[BEGIN]

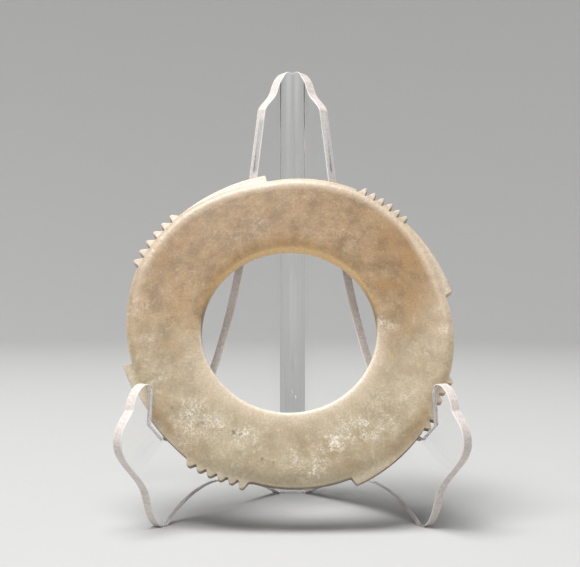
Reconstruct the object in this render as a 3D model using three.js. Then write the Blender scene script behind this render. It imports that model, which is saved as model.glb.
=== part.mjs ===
// A notched and toothed jade disc that leans in a clear easel bent from one sheet.
// Millimetres, +Z up. The disc's face looks towards -Y and the origin lies on the ground, midway
// between the easel's front and its fold.
import * as THREE from "three";

// Disc: measured in its own plane, from the middle of its rim. Angles are in degrees.
const discThickness = 4.6;
const discOffset = -0.6;
const discLean = 23.75;
const holeRadius = 25.45;
const holeOffset = -0.35;
const holeDrop = 1.0;
const holeEdge = 0.4;
const frontBevel = { width: 2.4, depth: 0.9 };
const backBevel = { width: 1.4, depth: 0.6 };
const bevelSoftening = 0.35;
const rimStep = 2.6;

// Horns, clockwise as seen from the front. `radius` is the tip, `step` the drop behind it, and
// `cut` how far clockwise of the tip the foot of that drop lies. A negative cut hooks the horn.
const topHorn = { angle: 98.8, radius: 50.4, step: 2.6, cut: 0.2 };
const rightHorn = { angle: 12.2, radius: 48.8, step: 2.4, cut: 0.9 };
const lowerHorn = { angle: -68.8, radius: 50.1, step: 2.5, cut: 0.8 };
const leftHorn = { angle: -165.6, radius: 49.35, step: 2.6, cut: -0.7 };
const hornRoom = 1.8;
const tipLead = 0.8;
const footLead = -0.1;

// Teeth, clockwise: `from` is the first tip and `pitch` the angle from tip to tip. The rim runs from
// radius `start` to `end` under a group, and `rise` and `root` are measured out from that line.
const upperRightTeeth = { from: 62.6, pitch: 3.56, start: 49.05, end: 48.2, rise: 1.75, root: -0.5 };
const lowerRightTeeth = { from: -20.9, pitch: 3.5, start: 47.8, end: 48.5, rise: 1.35, root: -0.1 };
const lowerLeftTeeth = { from: -105.6, pitch: 3.68, start: 46.95, end: 48.4, rise: 1.75, root: 0.6 };
const upperLeftTeeth = { from: -203.6, pitch: 4.12, start: 49.0, end: 49.1, rise: 2.05, root: 0.3 };
const teethPerGroup = 6;
const toothShares = { rootWidth: 0.88, tipWidth: 0.22 };
const teethRoom = { before: 1, after: 0.5 };

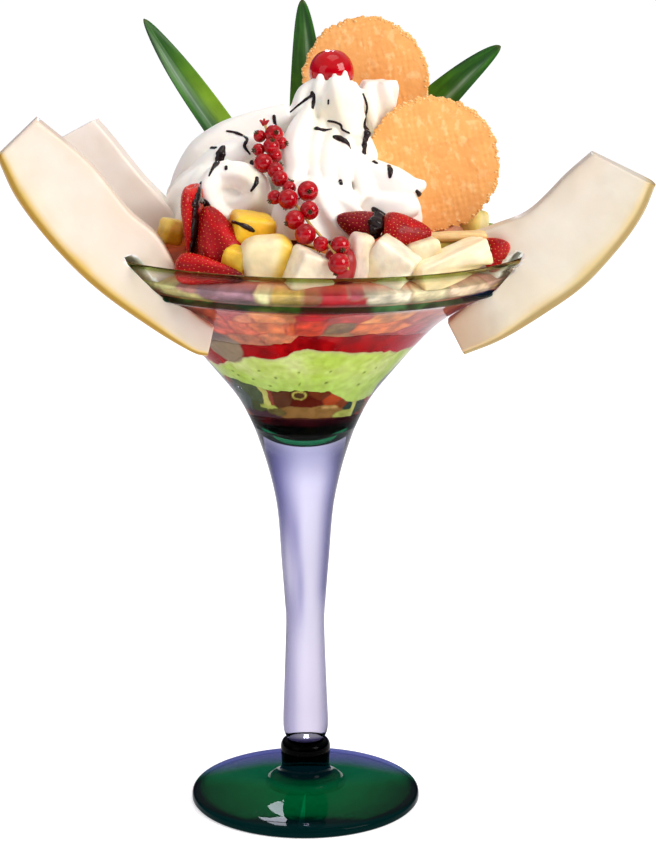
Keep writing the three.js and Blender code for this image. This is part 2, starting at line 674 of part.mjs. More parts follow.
function creamMass() {
  let cream = swirl(SWIRLS[0]);
  for (const piped of SWIRLS.slice(1)) cream = cream.add(swirl(piped));
  for (const { centre, size, turned: angles } of LOBES) cream = cream.add(lobe(centre, size, angles));
  cream = cream.add(curl([-30, -42, 274], 10, 8, [70, 0, -12]));
  for (const [degrees, rise] of ICING_PEAKS) {
    const angle = THREE.MathUtils.degToRad(degrees - 90);
    const out = CHERRY_RADIUS + 0.9;
    const foot = new THREE.Vector3(out * 0.9 * Math.cos(angle), out * 0.9 * Math.sin(angle), -13);
    const head = new THREE.Vector3(out * Math.cos(angle), out * Math.sin(angle), -12 + rise);
    const shift = new THREE.Vector3(...CHERRY_AT);
    const waist = foot.clone().lerp(head, 0.5).multiply(new THREE.Vector3(1.04, 1.04, 1));
    cream = cream.add(run([foot.add(shift), waist.add(shift), head.add(shift)], ICING_RADIUS, 4));
  }
  return cream;
}

// The first spot of a solid on the line from the eye through [x, z] of the upright plane y = 0.
function seenSpot(solid, x, z) {
  const { vertProperties, triVerts } = solid.getMesh();
  const ray = new THREE.Ray(EYE, new THREE.Vector3(x, 0, z).sub(EYE).normalize());
  const [a, b, c, hit] = [0, 1, 2, 3].map(() => new THREE.Vector3());
  let nearest = null;
  for (let i = 0; i < triVerts.length; i += 3) {
    a.fromArray(vertProperties, triVerts[i] * 3);
    b.fromArray(vertProperties, triVerts[i + 1] * 3);
    c.fromArray(vertProperties, triVerts[i + 2] * 3);
    if (!ray.intersectTriangle(a, b, c, true, hit)) continue;
    if (!nearest || hit.distanceTo(EYE) < nearest.distanceTo(EYE)) nearest = hit.clone();
  }
  return nearest;
}

// Thick chocolate runs on the cream, each as [x, z] spots seen on the plane y = 0.
const CHOCOLATE_RUNS = [
  { radius: 1.3, spots: [[-33, 296], [-26, 294], [-25, 289.5]] },
  { radius: 2, spots: [[-36, 289], [-36, 284.5], [-38, 280]] },
  { radius: 1.4, spots: [[-5.5, 304], [0, 308], [4.5, 311]] },
  { radius: 2, spots: [[12.5, 293.5], [18, 290]] },
  { radius: 1.3, spots: [[26.5, 309], [27, 301], [26, 293]] },
  { radius: 1.5, spots: [[36, 278], [36.5, 274.5]] },
];

const bare = clearOf(creamMass(), [...named('fruit_salad'), ...wedges]);
let cream = bare;
for (const { radius, spots } of CHOCOLATE_RUNS) {
  const path = spots.map(([x, z]) => seenSpot(bare, x, z)).filter((spot) => spot);
  if (path.length > 1) cream = cream.add(run(path, radius, 4));
}
put('cream', clearOf(cream, named('cherry')), { color: 0xf4f0f2, roughness: 0.55 }, bare);

// A piece of fruit or biscuit settles against everything placed before it.
function settle(name, form, colour, roughness) {
  put(name, clearOf(form, placed), { color: colour, roughness }, form);
}

WAFERS.forEach((biscuit) => settle(biscuit.name, wafer(biscuit), 0xf5b264, 0.7));
LEAVES.forEach((leaf) => settle(leaf.name, leafBlade(leaf), 0x2f6b26, 0.45));
STRAWBERRIES.forEach((berry) => settle(berry.name, strawberry(berry), 0xb81622, 0.35));
PIECES.forEach((piece) => settle(piece.name, cutPiece(piece), piece.colour, 0.45));

// The sprig of red currants: berries threaded on a thin bent stalk down the front

// Each berry: x, y, z of its centre and its radius, from the top of the sprig down.
const CURRANTS = [
  [-17, -28, 297.3, 2.9], [-12, -29, 298, 3.8], [-17.8, -33, 292.3, 2.9], [-12.6, -34, 292.5, 3.6],
  [-16.2, -40.5, 287.8, 3.9], [-11.2, -43.5, 285.4, 3.5], [-9.3, -48, 282.4, 3.5], [-11.3, -56, 276.4, 3],
  [-5.8, -58.5, 275.8, 4.2], [2, -57, 278.7, 4.2], [2.6, -65, 272.1, 3.8], [-3, -68.5, 269, 4],
  [1, -75, 264.5, 4.2], [7.1, -79, 261.4, 3.1], [14.7, -80, 260.9, 3.8], [14.2, -86.5, 254.8, 4.3],
];

function currantSprig() {
  const spots = CURRANTS.map(([x, y, z]) => new THREE.Vector3(x, y, z));
  let sprig = run(spots, 0.9, 4);
  for (const [x, y, z, radius] of CURRANTS) sprig = sprig.add(ball([x, y, z], radius, 7, 4));
  return sprig;
}

settle('currant_sprig', currantSprig(), 0xb40a14, 0.12);

export default group;
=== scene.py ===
"""A mixed fruit cup in a tall stemmed glass: layers of chocolate, fruit, lime cream and red sauce, and over
them a heap of cut fruit, whipped cream, wafers, leaves, a cherry, red currants and three melon wedges.
Sizes in the tables are millimetres. Meshes are metres, +Z up, with the origin under the foot's middle."""

import json
import math
import random

import bpy
import numpy as np
from mathutils import Euler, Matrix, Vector, noise
from mathutils.bvhtree import BVHTree

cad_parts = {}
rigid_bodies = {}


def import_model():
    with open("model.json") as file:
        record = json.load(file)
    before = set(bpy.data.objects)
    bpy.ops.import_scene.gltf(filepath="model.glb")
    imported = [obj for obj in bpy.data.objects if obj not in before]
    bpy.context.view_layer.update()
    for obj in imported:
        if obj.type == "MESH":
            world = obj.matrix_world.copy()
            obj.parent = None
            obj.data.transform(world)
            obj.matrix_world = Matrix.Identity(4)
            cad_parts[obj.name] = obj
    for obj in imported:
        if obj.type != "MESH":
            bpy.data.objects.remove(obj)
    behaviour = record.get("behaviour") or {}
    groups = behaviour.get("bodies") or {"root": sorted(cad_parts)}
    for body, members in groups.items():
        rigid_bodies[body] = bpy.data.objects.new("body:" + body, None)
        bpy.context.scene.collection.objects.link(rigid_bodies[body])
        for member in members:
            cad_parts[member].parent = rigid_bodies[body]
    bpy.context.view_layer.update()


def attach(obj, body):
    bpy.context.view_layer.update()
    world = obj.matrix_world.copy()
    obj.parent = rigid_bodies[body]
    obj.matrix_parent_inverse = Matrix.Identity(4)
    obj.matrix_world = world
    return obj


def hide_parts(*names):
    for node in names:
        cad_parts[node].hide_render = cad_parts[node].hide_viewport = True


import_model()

# Camera, floor and lights
# The glass was photographed from just over a metre away through a long lens that looks down a little.
# It stands on a plain pale floor, in soft white light with one brighter panel to the right.

MM = 0.001
EYE = Vector((10, -1050, 420)) * MM
LOOK_DOWN = 76.69

camera_data = bpy.data.cameras.new("photo_camera")
camera_data.lens = 107.4
camera = bpy.data.objects.new("photo_camera", camera_data)
camera.location = EYE
camera.rotation_euler = (math.radians(LOOK_DOWN), 0, 0)
bpy.context.scene.collection.objects.link(camera)
bpy.context.scene.camera = camera
bpy.context.scene.view_settings.view_transform = "Standard"


def linear(red, green, blue):
    """The linear colour of one given in the usual 0 to 255 steps."""
    parts = [c / 255 for c in (red, green, blue)]
    return tuple(c / 12.92 if c <= 0.04045 else ((c + 0.055) / 1.055) ** 2.4 for c in parts) + (1.0,)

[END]

## The problem
Looking at the data above, return every line from the one with "for (const [x, y, z, radius]" down to the one with "before = set(bpy.data.objects)", exactly and inclusively.

## Reply
  for (const [x, y, z, radius] of CURRANTS) sprig = sprig.add(ball([x, y, z], radius, 7, 4));
  return sprig;
}

settle('currant_sprig', currantSprig(), 0xb40a14, 0.12);

export default group;
=== scene.py ===
"""A mixed fruit cup in a tall stemmed glass: layers of chocolate, fruit, lime cream and red sauce, and over
them a heap of cut fruit, whipped cream, wafers, leaves, a cherry, red currants and three melon wedges.
Sizes in the tables are millimetres. Meshes are metres, +Z up, with the origin under the foot's middle."""

import json
import math
import random

import bpy
import numpy as np
from mathutils import Euler, Matrix, Vector, noise
from mathutils.bvhtree import BVHTree

cad_parts = {}
rigid_bodies = {}


def import_model():
    with open("model.json") as file:
        record = json.load(file)
    before = set(bpy.data.objects)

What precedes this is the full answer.